Sun, August 10, 10:00 to 11:00am, East Tower, Hyatt Regency Chicago, Floor: Ballroom Level/Gold, Grand Ballroom A

Abstract

Since 2000, Mexico has incorporated self-identification as an additional criterion for enumerating the Indigenous population in its censuses alongside the traditional language-based measure. Like other Latin American countries, Mexico's statistical agency has also revised the wording of this question in subsequent census rounds, leading to a general increase in self-identification as Indigenous. Research on state race-making has largely focused on the politics of why states engage in ethnoracial measurement and the creation of census categories. However, less attention has been given to how the state develops identification technologies and employs the resulting statistics in their routine tasks. This oversight is significant, as these data are not merely technical tools but mechanisms that shape resource distribution and burdens.
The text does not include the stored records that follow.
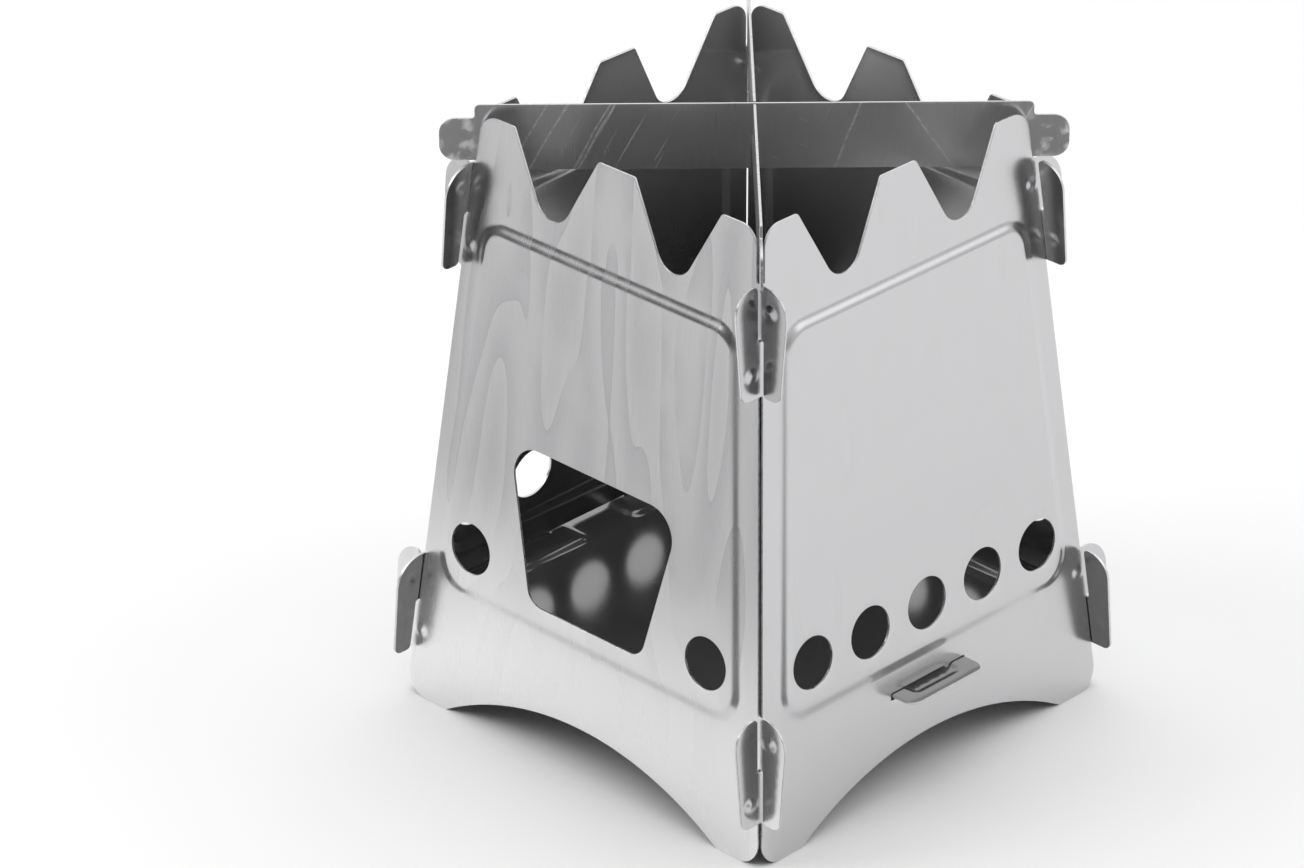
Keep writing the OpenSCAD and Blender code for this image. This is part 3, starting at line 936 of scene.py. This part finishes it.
def steel(name, light, dark, roughness, grain=0.1, scratch=0.0, scores=(), stain=0.0, worn_ends=0.0, inner_shade=0.0,
          metal=1.0):
    """A satin steel. light and dark are its colours, and the other values are strengths."""
    material = bpy.data.materials.new(name)
    material.use_nodes = True
    tree = material.node_tree
    shader = tree.nodes["Principled BSDF"]
    shader.inputs["Metallic"].default_value = metal
    finish = Finish(tree, light, dark, roughness, grain)
    if scratch:
        add_scratches(finish, scratch, scores)
    if stain:
        add_stains(finish, stain, dark)
    if worn_ends:
        add_worn_ends(finish, worn_ends)
    if inner_shade:
        add_painted_shade(finish, inner_shade)
    relief = put(tree, "ShaderNodeBump", {
        "Height": finish.height, "Strength": RELIEF_STRENGTH, "Distance": RELIEF_DEPTH * MM})
    tree.links.new(finish.base, shader.inputs["Base Color"])
    tree.links.new(finish.rough, shader.inputs["Roughness"])
    tree.links.new(relief.outputs[0], shader.inputs["Normal"])
    return material


print("relief depth in mm:", RELIEF_DEPTH)

# %% [markdown]
# ## The cut edge
# Shears leave a bright edge with fine marks across the sheet. The edge has no flat pattern of its own,
# so its marks read Object coordinates, which a finished piece keeps in metres.

# %% Steel of the cut edge
def cut_steel():
    """The bright edge that the shears leave, with fine marks across the sheet."""
    material = bpy.data.materials.new("cut_edge_steel")
    material.use_nodes = True
    tree = material.node_tree
    shader = tree.nodes["Principled BSDF"]
    shader.inputs["Metallic"].default_value = 1.0
    place = put(tree, "ShaderNodeTexCoord").outputs["Object"]
    marks = noise(tree, place, 900.0, 3.0)
    tree.links.new(mix_colour(tree, marks, (0.52, 0.52, 0.53), (0.82, 0.82, 0.83)), shader.inputs["Base Color"])
    tree.links.new(map_smooth(tree, marks, 0.3, 0.7, 0.25, 0.45), shader.inputs["Roughness"])
    return material


CUT_EDGE = cut_steel()
print("cut edge:", CUT_EDGE.name)

# %% [markdown]
# ## Seven sheets, six finishes
# The front wall is stained, the other walls are plain, and the front wall's steel is painted darker, which is
# painted shade.
# Inside, every wall has one steel, painted lighter than outside and darker towards the floor and on the ears,
# which is painted light and painted shade.
# The upper bar has the long scratches that the photograph shows. The floor plate's steel is painted darker
# still, as painted shade for its place deep inside the stove.

# %% Make the steels
SATIN, BAR_SATIN, PLATE_SATIN = 0.21, 0.30, 0.14
# Painted shade: the front wall's steel is painted darker than the plain walls' steel. Its stains are its own.
SHADED_STAINED_STEEL = steel("shaded_stained_wall_steel", (0.53, 0.53, 0.53), (0.37, 0.37, 0.38), SATIN, stain=1.0)
PLAIN_STEEL = steel("wall_steel_satin", (0.65, 0.65, 0.66), (0.57, 0.57, 0.58), SATIN, stain=0.15)
# Painted light and shade: the inner face is painted lighter than the outer face, and darker towards the floor
# and on the ears.
INNER_LIT_AND_SHADED_STEEL = steel("inner_wall_steel_lit_and_shaded", (0.86, 0.86, 0.86), (0.76, 0.76, 0.76), SATIN, inner_shade=0.85, metal=0.88)
BAR_STEEL = steel("bar_steel_satin", (0.80, 0.80, 0.81), (0.64, 0.64, 0.65), BAR_SATIN, scratch=0.7,
                  worn_ends=0.6, metal=0.9)
SCORES = [(-34.0, 0.49), (-35.0, 0.49), (-44.5, 0.52), (-49.0, 0.50), (21.0, 0.35), (39.0, -0.6)]
SCORED_STEEL = steel("scored_bar_steel", (0.70, 0.70, 0.71), (0.56, 0.56, 0.57), BAR_SATIN, scratch=0.9,
                     scores=SCORES, worn_ends=1.0, metal=0.9)
# Painted shade: the plate's steel is painted darker than the walls' steel, for its place deep inside the stove.
SHADED_PLATE_STEEL = steel("shaded_floor_plate_steel", (0.30, 0.30, 0.30), (0.24, 0.24, 0.24), PLATE_SATIN, grain=0.06,
                    scratch=0.3, metal=0.75)
print("steels:", sorted(m.name for m in bpy.data.materials if "steel" in m.name))

# %% [markdown]
# ## From pattern to piece
# press() runs a pattern through the tree, gives it a UV map from its flat coordinates, and stands it
# in its place by moving its points. The object itself stays at the origin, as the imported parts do,
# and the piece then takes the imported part's place in the model.

# %% Press a sheet
def store(mesh, name, values):
    """Stores one number for each point of the mesh, for the node tree to read."""
    mesh.attributes.new(name, "FLOAT", "POINT").data.foreach_set("value", values.astype(np.float32))


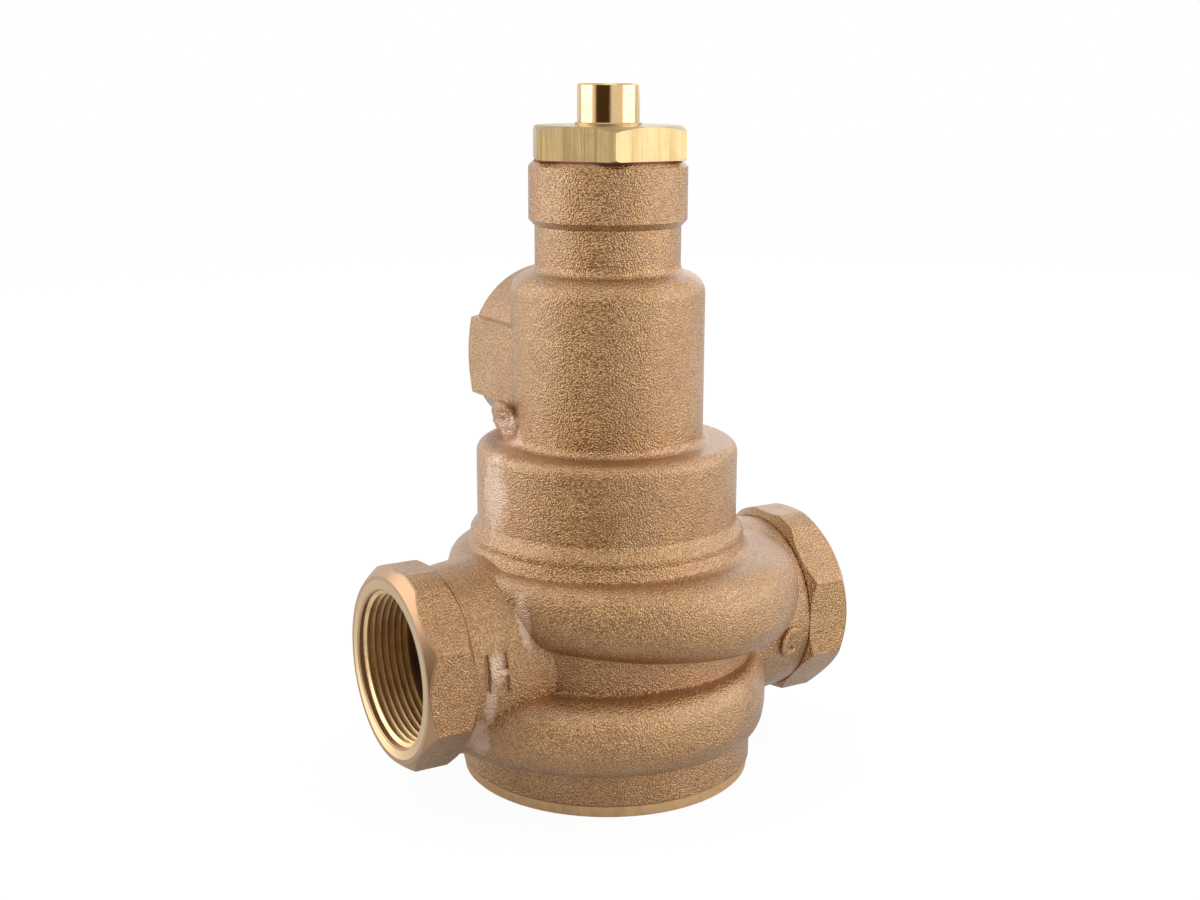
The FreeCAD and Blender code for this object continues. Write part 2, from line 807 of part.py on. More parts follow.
def make_wax_capsule():
    """The wax cup of the element: a bulb in the mixed flow, a crimped rim above and a stud below."""
    return turned_body("wax_capsule", [
        ("0", "stud_low"),
        ("stud_radius", "stud_low"),
        ("stud_radius", "hub_top"),
        ("capsule_radius", "hub_top"),
        ("capsule_radius", "capsule_shoulder"),
        ("crimp_radius", "capsule_shoulder + 1"),
        ("crimp_radius", "crimp_top"),
        ("crimp_radius - 1.5", "crimp_top"),
        ("crimp_radius - 1.5", "guide_seat"),
        ("0", "guide_seat"),
    ])


def make_element_guide():
    """The element's guide tube, which the pin slides in."""
    return turned_body("element_guide", [
        ("pin_radius + running_gap", "guide_seat"),
        ("crimp_radius - 1.7", "guide_seat"),
        ("crimp_radius - 1.7", "guide_stem_low"),
        ("guide_stem_radius", "guide_stem_low"),
        ("guide_stem_radius", "guide_stem_top - 1"),
        ("guide_stem_radius - 1", "guide_stem_top"),
        ("pin_radius + running_gap", "guide_stem_top"),
    ])


def make_element_pin():
    """The hard steel pin that the wax drives out, bevelled at both ends."""
    return turned_body("element_pin", [
        ("0", "pin_low"),
        ("pin_radius - 0.5", "pin_low"),
        ("pin_radius", "pin_low + 0.5"),
        ("pin_radius", "pin_top - 0.5"),
        ("pin_radius - 0.5", "pin_top"),
        ("0", "pin_top"),
    ])


def make_element_nut():
    """The hexagon nut under the shuttle's hub."""
    nut = new_body("element_nut")
    flats = polygon(nut, "element_nut_flats", "XY_Plane", 6, "nut_across", 0)
    offset_sketch(flats, "nut_low")
    pad(nut, flats, "arm_low - nut_low")
    bore = circle(nut, "element_nut_bore", "XY_Plane", "0", "0", "stud_radius + 0.1")
    offset_sketch(bore, "nut_low")
    pocket(nut, bore, "arm_low - nut_low", True)
    return nut


def make_mixing_sleeve():
    """The slotted sleeve round the element, which stirs the two flows together."""
    sleeve = turned_body("mixing_sleeve", [
        ("sleeve_inner", "chamber_floor"),
        ("sleeve_flange", "chamber_floor"),
        ("sleeve_flange", "chamber_floor + 2"),
        ("sleeve_outer", "chamber_floor + 2"),
        ("sleeve_outer", "sleeve_top"),
        ("sleeve_inner", "sleeve_top"),
    ])
    slot = outline(sleeve, "slot_outline", "XY_Plane", [
        ("sleeve_inner - 2", "0 - slot_half"),
        ("sleeve_outer + 2", "0 - slot_half"),
        ("sleeve_outer + 2", "slot_half"),
        ("sleeve_inner - 2", "slot_half"),
    ])
    offset_sketch(slot, "chamber_floor + 6")
    repeat_round(sleeve, pocket(sleeve, slot, "slot_height", True), 6)
    return sleeve


def make_lift_nut():
    """The nut that the stem raises and lowers: keyed at the top, with a spring chamber below."""
    nut = turned_body("lift_nut", [
        ("lift_chamber", "lift_low"),
        ("lift_radius", "lift_low"),
        ("lift_radius", "lift_top"),
        ("lead_radius + running_gap", "lift_top"),
        ("lead_radius + running_gap", "lift_chamber_top"),
        ("lift_chamber", "lift_chamber_top"),
        ("lift_chamber", "plunger_low"),
        ("ring_groove_radius", "plunger_low"),
        ("ring_groove_radius", "ring_groove_low"),
        ("lift_chamber", "ring_groove_low"),
    ])
    key = outline(nut, "key_outline", "XY_Plane", [
        ("lift_radius - 1", "0 - key_half"),
        ("key_reach", "0 - key_half"),
        ("key_reach", "key_half"),
        ("lift_radius - 1", "key_half"),
    ])
    offset_sketch(key, "key_low")
    repeat_round(nut, pad(nut, key, "lift_top - key_low"), 2)
    return nut


def make_overload_plunger():
    """The cap that the pin pushes on, held down on its ring by the overload spring."""
    return turned_body("overload_plunger", [
        ("0", "pin_top"),
        ("pin_radius + 0.3", "pin_top"),
        ("pin_radius + 0.3", "plunger_low"),
        ("lift_chamber - 0.15", "plunger_low"),
        ("lift_chamber - 0.15", "plunger_top"),
        ("stud_radius", "plunger_top"),
        ("stud_radius", "plunger_top + 8"),
        ("stud_radius - 1", "plunger_top + 9"),
        ("0", "plunger_top + 9"),
    ])


def make_retaining_ring():
    """The open spring ring that keeps the plunger in the lift nut."""
    ring = make_ring("retaining_ring", "guide_stem_radius + 0.8", "ring_groove_radius - 0.1",
                     "ring_groove_low", "plunger_low")
    gap = outline(ring, "ring_gap_outline", "XY_Plane", [
        ("guide_stem_radius", "0 - ring_gap_half"),
        ("ring_groove_radius + 1", "0 - ring_gap_half"),
        ("ring_groove_radius + 1", "ring_gap_half"),
        ("guide_stem_radius", "ring_gap_half"),
    ])
    offset_sketch(gap, "ring_groove_low - 1")
    pocket(ring, gap, "plunger_low - ring_groove_low + 2", True)
    return ring


def make_adjusting_stem():
    """The polished stem: a key socket on top, two seal grooves, a thrust flange and the lead screw."""
    stem = turned_body("adjusting_stem", [
        ("0", "lead_low"),
        ("lead_radius - 1", "lead_low"),
        ("lead_radius", "lead_low + 1"),
        ("lead_radius", "stem_flange_low"),
        ("stem_flange", "stem_flange_low"),
        ("stem_flange", "stem_flange_top"),
        ("stem_radius", "stem_flange_top"),
        ("stem_radius", "lower_groove"),
        ("stem_groove", "lower_groove"),
        ("stem_groove", "lower_groove + groove_width"),
        ("stem_radius", "lower_groove + groove_width"),
        ("stem_radius", "upper_groove"),
        ("stem_groove", "upper_groove"),
        ("stem_groove", "upper_groove + groove_width"),
        ("stem_radius", "upper_groove + groove_width"),
        ("stem_radius", "stem_top - 0.5"),
        ("stem_radius - 0.5", "stem_top"),
        ("0", "stem_top"),
    ])
    socket = polygon(stem, "key_socket", "XY_Plane", 6, "socket_across", 0)
    offset_sketch(socket, "stem_top")
    pocket(stem, socket, "socket_depth")
    return stem


def make_bonnet_nut():
    """The hexagon that closes the collar: a threaded shank, a keyed skirt and a bore for the stem."""
    rim = turned_body("bonnet_rim", [
        ("0", "hex_low"),
        ("hex_corner - 0.8", "hex_low"),
        ("hex_corner", "hex_low + 0.5"),
        ("hex_corner", "hex_top - 1.6"),
        ("hex_face", "hex_top"),
        ("lip_radius", "hex_top"),
        ("lip_radius", "lip_top - 0.3"),
        ("lip_radius - 0.3", "lip_top"),
        ("0", "lip_top"),
    ])
    flats = new_body("bonnet_flats")
    hexagon = polygon(flats, "bonnet_hexagon", "XY_Plane", 6, "hex_across", SIZES["hex_turn"])
    offset_sketch(hexagon, "hex_low")
    pad(flats, hexagon, "lip_top - hex_low")
    head = combine("MultiCommon", "bonnet_head", [rim, flats])
    shank = turned_body("bonnet_shank", [
        ("0", "skirt_low"),
        ("skirt_radius", "skirt_low"),
        ("skirt_radius", "bonnet_bore_low + 0.5"),
        ("bonnet_shank", "bonnet_bore_low + 0.5"),
        ("bonnet_shank", "hex_low"),
        ("0", "hex_low"),
    ])
    bore = turned_body("bonnet_bored", [
        ("0", "skirt_low - 1"),
        ("skirt_bore", "skirt_low - 1"),
        ("skirt_bore", "bearing_face"),
        ("stem_radius + running_gap", "bearing_face"),
        ("stem_radius + running_gap", "lip_top + 1"),
        ("0", "lip_top + 1"),
    ])
    slot = outline(bore, "key_slot_outline", "XY_Plane", [
        ("0 - key_reach - 0.3", "0 - key_half - 0.2"),
        ("key_reach + 0.3", "0 - key_half - 0.2"),
        ("key_reach + 0.3", "key_half + 0.2"),
        ("0 - key_reach - 0.3", "key_half + 0.2"),
    ])
    offset_sketch(slot, "skirt_low - 1")
    pad(bore, slot, "stem_flange_low - skirt_low + 1")
    return combine("Cut", "bonnet_nut", [combine("MultiFuse", "bonnet_solid", [head, shank]), bore])


def make_parts():
    """Every sub-part, in the order in which the valve goes together."""
    return [
        make_valve_body(),
        make_cold_seat(),
        make_shuttle_guide(),
        make_oring("shuttle_seal", "guide_bore + 1.29", 1.2, "guide_top - 4.9"),
        make_mixing_sleeve(),
        make_shuttle(),
        make_wax_capsule(),
        make_element_guide(),
        make_element_nut(),
        make_element_pin(),
        make_spring("return_spring", 16.5, 1.3, "pocket_floor", "arm_low", 6),
        make_base_plug(),
        make_hot_seat(),
        make_oring("base_seal", "shank_radius + 1.5", 1.25, "flange_height + 1.25"),
        make_adjusting_stem(),
        make_oring("upper_stem_seal", "stem_groove + 1.25", 1.2, "upper_groove + 1.3"),
        make_oring("lower_stem_seal", "stem_groove + 1.25", 1.2, "lower_groove + 1.3"),
        make_ring("thrust_washer", "stem_radius + 0.15", "stem_flange", "stem_flange_top", "bearing_face"),
        make_lift_nut(),
        make_spring("overload_spring", 7.3, 0.9, "plunger_top", "lift_chamber_top", 8),
        make_overload_plunger(),
        make_retaining_ring(),
        make_bonnet_nut(),
        make_ring("bonnet_gasket", "bonnet_bore + 0.2", "neck_radius", "collar_top", "hex_low"),
    ]


def check(parts):
    """Stops if anything in the document failed or any sub-part isn't one sound solid."""
    for thing in DOCUMENT.Objects:
        if "Invalid" in thing.State or "Error" in thing.State:
            raise RuntimeError(thing.Name + " failed")
    for part in parts:
        if part.Shape.isNull() or not part.Shape.isValid() or len(part.Shape.Solids) != 1:
            raise RuntimeError(part.Label + " isn't one valid solid")


def export(parts):
    """Writes one STEP file for each sub-part."""
    os.makedirs("parts", exist_ok=True)
    for part in parts:
        part.Shape.exportStep("parts/%s.step" % part.Label)
        print("%s: %.1f cm3" % (part.Label, part.Shape.Volume / 1000))


fill_sheet()
PARTS = make_parts()
check(PARTS)
export(PARTS)
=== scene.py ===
import math
import bmesh
import bpy
from mathutils import Matrix, Quaternion, Vector
from mathutils.noise import noise as noise_at


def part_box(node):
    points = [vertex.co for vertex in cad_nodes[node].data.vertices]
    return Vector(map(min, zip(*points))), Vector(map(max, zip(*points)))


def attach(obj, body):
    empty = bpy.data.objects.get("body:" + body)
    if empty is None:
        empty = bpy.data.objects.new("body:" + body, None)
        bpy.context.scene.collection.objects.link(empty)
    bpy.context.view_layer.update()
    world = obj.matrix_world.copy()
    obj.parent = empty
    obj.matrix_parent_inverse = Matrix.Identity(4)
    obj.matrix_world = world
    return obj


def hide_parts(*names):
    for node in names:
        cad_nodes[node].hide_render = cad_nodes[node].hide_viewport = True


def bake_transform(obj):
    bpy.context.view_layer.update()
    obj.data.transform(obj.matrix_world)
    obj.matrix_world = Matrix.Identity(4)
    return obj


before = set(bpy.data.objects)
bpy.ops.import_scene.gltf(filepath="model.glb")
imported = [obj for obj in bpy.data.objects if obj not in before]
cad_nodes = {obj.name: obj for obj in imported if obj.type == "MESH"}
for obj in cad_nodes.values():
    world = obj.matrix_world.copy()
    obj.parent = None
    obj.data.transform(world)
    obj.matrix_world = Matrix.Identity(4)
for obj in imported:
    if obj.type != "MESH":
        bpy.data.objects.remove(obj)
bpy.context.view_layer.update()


# ------------------------------------------------------------------ the casting
# The body is one sand casting in bronze. Its skin is the print of the sand, blotched by the
# heat, and bright only where it was turned: port faces, bores, base and the seat of the nut.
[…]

This study examines why Mexico’s statistical agency adopted self-identification and how other government agencies have applied both identification methods in three key areas: electoral districting, Indigenous infrastructure planning, and demographic reporting. Drawing on 24 years of archival data and 51 in-depth interviews with top-level decision-makers, I demonstrate that variations in the production and use of ethnic statistics result from negotiations among state actors with competing priorities—bureaucratic neutrality, recognition, and redistribution. These objectives often conflict, yet the actors advancing them remain interdependent, creating contradictory dependencies. This study identifies two central dilemmas that permeate decision-making across agencies: the neutrality–recognition dilemma and the recognition–redistribution dilemma. By identifying the dilemmas arising from inter-agency negotiations and how they are addressed, the study contributes to debates on the plasticity of race and ethnicity, showing how heterogeneous and conflicting state politics shape the boundaries of racial categories. Mexico’s case highlights how the bureaucratic politics of race-making unfold in contexts where the legacies of colonialism intersect with contemporary multicultural reforms, offering insights for comparative research in Latin America and beyond.